### Exercise objective
How many of the lines here include "materials"? Answer with a single number.

### The data
--- begin ---

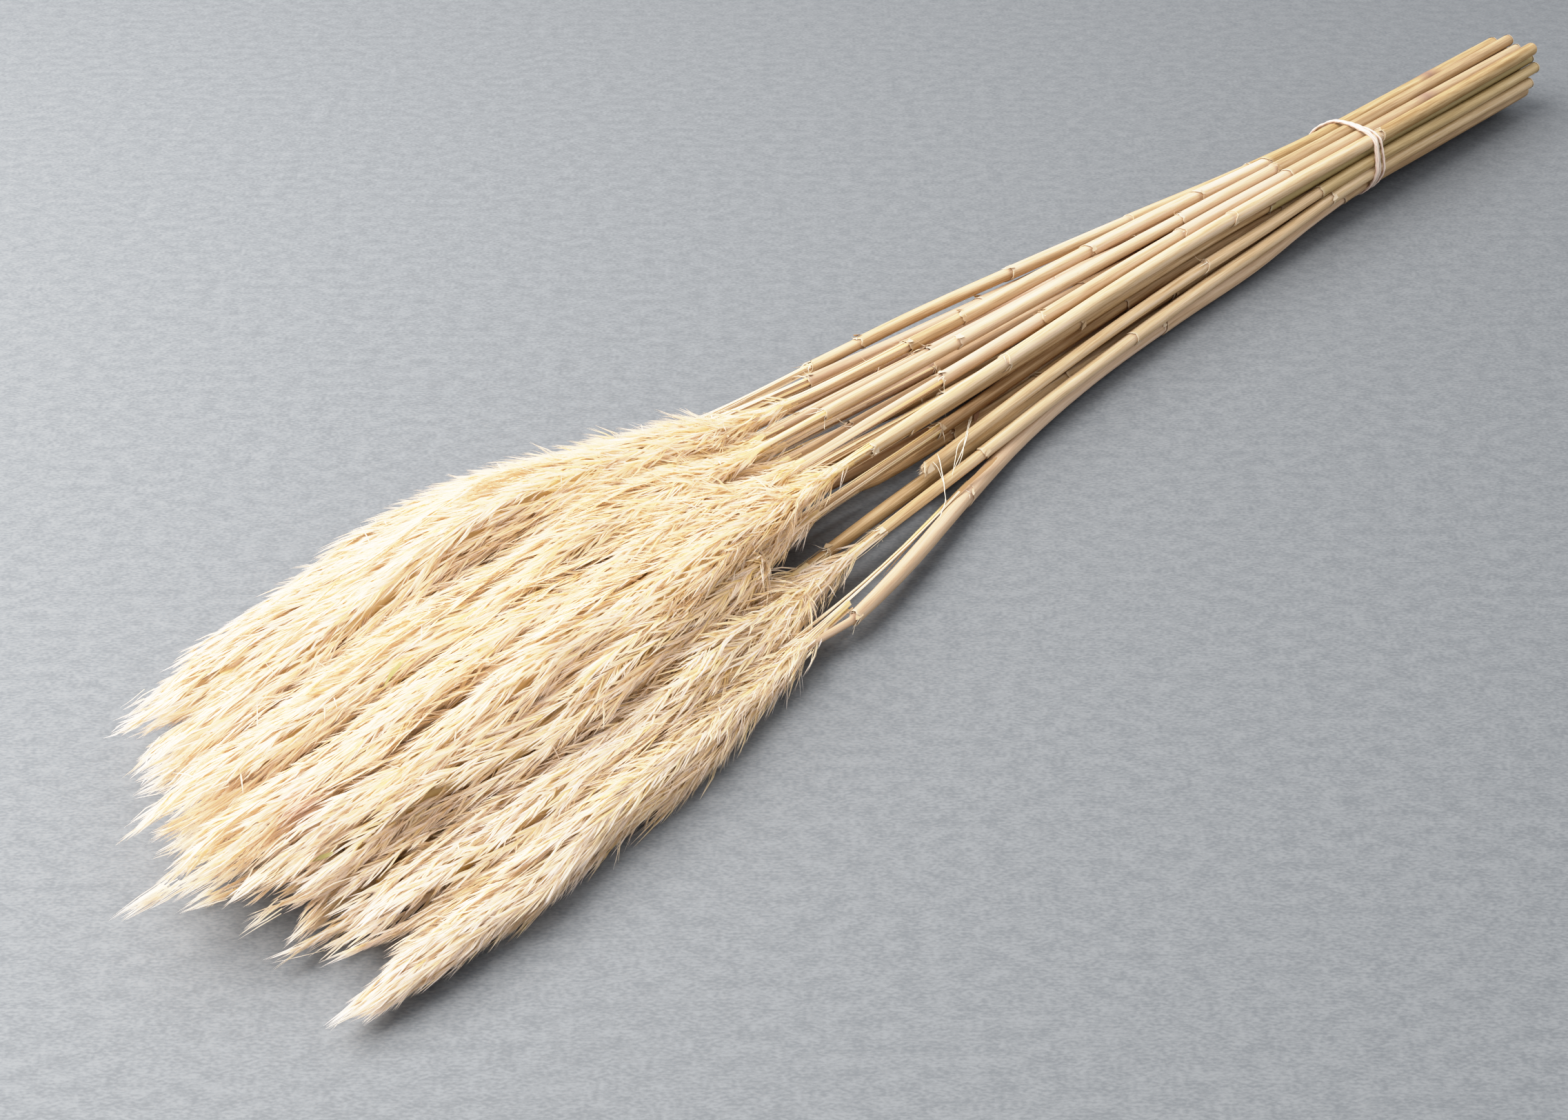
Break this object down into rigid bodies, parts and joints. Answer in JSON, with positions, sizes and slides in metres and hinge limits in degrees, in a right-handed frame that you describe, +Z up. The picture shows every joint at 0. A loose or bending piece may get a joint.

--- end ---
--- begin ---

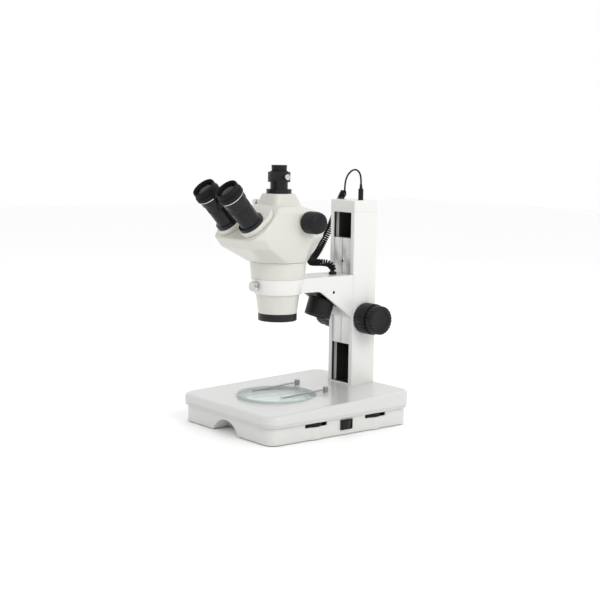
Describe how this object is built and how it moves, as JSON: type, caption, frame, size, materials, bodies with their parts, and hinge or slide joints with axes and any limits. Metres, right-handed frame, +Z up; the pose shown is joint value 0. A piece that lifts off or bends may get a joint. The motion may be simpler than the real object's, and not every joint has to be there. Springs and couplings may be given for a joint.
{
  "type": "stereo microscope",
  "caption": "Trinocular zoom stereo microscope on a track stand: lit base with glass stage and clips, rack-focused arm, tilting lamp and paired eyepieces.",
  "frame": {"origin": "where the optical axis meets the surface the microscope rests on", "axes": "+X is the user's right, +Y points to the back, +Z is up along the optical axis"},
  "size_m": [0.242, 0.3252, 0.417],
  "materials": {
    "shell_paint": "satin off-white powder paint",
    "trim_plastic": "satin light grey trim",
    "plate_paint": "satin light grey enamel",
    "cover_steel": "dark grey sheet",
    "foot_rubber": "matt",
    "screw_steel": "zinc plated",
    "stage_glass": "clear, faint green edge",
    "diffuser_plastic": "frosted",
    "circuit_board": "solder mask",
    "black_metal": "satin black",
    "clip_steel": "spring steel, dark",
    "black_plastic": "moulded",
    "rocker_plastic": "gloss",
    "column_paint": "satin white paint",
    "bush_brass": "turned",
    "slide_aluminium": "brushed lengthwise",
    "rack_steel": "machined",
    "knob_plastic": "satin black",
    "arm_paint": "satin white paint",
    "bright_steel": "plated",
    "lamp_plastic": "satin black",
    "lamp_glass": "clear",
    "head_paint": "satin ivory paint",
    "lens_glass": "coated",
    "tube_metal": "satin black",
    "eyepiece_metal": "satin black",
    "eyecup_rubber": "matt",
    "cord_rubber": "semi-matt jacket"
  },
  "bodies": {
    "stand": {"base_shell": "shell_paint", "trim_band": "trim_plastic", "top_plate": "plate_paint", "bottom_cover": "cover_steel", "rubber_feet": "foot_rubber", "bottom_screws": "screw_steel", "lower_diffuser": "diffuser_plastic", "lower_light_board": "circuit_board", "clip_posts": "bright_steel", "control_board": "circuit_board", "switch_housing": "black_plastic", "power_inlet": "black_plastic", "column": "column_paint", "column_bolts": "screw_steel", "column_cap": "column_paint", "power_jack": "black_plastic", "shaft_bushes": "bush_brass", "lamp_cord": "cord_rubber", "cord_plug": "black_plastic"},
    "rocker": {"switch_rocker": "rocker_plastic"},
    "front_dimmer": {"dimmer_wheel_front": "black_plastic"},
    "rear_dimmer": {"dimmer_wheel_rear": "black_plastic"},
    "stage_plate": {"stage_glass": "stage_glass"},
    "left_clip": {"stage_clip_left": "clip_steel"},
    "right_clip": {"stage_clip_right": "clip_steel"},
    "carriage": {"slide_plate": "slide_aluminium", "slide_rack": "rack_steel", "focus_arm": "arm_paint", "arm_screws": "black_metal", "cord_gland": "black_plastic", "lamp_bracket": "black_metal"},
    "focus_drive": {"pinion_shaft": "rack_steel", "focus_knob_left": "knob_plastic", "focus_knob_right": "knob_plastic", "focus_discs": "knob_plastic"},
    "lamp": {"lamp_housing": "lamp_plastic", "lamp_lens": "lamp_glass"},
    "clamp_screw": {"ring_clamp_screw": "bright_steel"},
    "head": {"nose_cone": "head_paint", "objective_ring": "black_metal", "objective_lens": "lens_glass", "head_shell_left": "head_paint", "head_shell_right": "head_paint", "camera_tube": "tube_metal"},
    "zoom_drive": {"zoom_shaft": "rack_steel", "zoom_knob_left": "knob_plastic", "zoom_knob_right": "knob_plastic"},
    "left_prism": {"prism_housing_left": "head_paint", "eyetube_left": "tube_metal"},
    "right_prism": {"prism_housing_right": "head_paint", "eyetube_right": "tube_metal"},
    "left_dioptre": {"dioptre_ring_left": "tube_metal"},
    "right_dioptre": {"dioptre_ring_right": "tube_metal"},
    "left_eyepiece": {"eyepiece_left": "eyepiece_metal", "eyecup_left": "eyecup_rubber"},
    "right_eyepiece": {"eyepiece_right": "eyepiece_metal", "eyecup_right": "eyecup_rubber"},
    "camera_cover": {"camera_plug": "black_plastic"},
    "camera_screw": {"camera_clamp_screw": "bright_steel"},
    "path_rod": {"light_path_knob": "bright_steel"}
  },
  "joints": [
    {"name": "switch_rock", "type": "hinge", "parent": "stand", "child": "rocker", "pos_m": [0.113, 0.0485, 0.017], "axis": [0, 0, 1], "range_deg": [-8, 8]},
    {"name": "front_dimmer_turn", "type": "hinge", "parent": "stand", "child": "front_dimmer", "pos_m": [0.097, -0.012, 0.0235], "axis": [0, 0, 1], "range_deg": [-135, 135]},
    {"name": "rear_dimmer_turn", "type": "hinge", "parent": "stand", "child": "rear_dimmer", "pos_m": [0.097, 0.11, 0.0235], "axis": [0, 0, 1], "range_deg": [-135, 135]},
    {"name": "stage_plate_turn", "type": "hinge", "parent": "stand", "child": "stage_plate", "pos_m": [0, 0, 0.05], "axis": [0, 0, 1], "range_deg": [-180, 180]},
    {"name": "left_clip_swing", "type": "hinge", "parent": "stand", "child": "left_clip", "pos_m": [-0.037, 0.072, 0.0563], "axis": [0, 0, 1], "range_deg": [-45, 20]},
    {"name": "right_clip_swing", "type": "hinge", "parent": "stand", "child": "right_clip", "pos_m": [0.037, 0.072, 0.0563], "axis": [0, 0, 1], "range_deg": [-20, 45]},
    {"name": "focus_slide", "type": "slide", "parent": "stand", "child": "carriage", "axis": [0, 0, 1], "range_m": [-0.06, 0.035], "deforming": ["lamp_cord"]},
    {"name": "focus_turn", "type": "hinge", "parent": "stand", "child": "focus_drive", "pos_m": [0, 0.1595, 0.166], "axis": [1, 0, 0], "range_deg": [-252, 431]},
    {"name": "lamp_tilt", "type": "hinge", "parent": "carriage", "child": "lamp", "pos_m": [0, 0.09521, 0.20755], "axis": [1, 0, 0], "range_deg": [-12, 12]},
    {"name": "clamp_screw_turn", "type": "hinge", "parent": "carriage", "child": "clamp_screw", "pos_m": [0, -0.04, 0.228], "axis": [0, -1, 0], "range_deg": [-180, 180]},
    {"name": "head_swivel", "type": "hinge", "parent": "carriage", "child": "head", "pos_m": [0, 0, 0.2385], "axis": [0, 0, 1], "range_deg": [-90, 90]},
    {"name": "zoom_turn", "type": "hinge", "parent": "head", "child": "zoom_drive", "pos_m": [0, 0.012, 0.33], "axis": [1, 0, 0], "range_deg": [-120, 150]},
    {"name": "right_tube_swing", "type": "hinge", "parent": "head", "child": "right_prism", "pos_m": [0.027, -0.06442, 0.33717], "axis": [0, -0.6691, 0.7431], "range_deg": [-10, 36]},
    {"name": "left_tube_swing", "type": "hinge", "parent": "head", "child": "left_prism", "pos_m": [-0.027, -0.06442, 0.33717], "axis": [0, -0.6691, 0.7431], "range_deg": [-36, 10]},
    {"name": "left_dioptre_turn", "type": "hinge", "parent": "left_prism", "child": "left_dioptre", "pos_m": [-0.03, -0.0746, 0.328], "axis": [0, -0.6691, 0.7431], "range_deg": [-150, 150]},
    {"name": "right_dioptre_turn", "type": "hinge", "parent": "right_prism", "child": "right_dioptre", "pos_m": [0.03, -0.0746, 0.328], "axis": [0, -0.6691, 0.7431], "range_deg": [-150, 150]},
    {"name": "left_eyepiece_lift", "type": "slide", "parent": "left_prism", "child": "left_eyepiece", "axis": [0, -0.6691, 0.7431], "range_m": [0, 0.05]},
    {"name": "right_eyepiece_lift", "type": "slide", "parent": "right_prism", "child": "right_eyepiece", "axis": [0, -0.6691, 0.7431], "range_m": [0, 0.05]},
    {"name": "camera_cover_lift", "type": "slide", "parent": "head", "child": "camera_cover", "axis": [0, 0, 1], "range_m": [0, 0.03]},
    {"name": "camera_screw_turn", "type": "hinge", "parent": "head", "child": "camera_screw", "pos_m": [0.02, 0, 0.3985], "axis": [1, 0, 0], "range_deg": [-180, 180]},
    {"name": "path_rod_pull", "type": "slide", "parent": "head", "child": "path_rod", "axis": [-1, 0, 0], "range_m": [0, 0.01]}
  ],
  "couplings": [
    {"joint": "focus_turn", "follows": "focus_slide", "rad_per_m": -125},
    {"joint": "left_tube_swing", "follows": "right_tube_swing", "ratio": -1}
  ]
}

--- end ---

### Correct response
2